Model scoring drives predictions. Scores are usually an intermediate form of output because they form a spectrum of values that indicate probabilities of an outcome. The customer typically decides when a score is high or low enough to become a prediction for a certain business outcome. For example, any prediction between 75 and 100 might indicate a consumer is likely to churn their subscription to a cable TV service.

ML applications can generate their predictions in real-time or batch mode. Real-time predictions have to support the most time-sensitive applications, such as credit card authorization. Real-time predictions’ compute requirements are typically far more intensive than generating them in batch mode. For our example application here, we’ll focus on batch mode. Batch mode predictions might be good enough to generate daily stocking orders for grocery stores.
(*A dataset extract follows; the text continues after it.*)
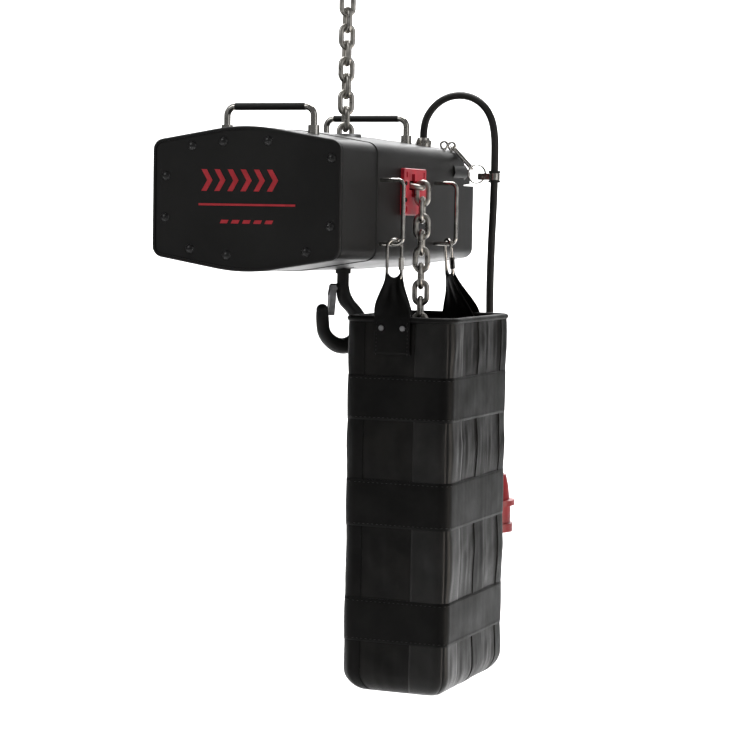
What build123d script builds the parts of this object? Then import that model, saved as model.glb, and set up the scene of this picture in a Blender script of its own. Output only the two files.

But even though batch mode predictions can happen offline, enterprises must still make sure they fit into a batch window, just as they would with nightly reporting, for example. A grocer with hundreds of stores and tens of thousands of products preparing a 21 day forecast each night has to generate hundreds of millions of predictions (stores x products x days).  The volume of predictions and their accuracy determines the compute resources required to create the predictions. This prediction process can be enormously time consuming and expensive. The vendor and the customer have to balance cost, accuracy, and the time window available to complete the process. Typically a model’s accuracy translates into greater sophistication and the need for greater time or compute resources.  A critical part of the pilot process is determining the time and cost of this prediction process.

Action item

Customers no longer need to have a staff of data scientists and a team of custom application developers to get started with machine learning. That was a myth propagated by consultants that was true only for a certain point in time. Customers can improve their readiness to absorb an ever-growing class of ML applications by working through the steps in this recipe one application at a time.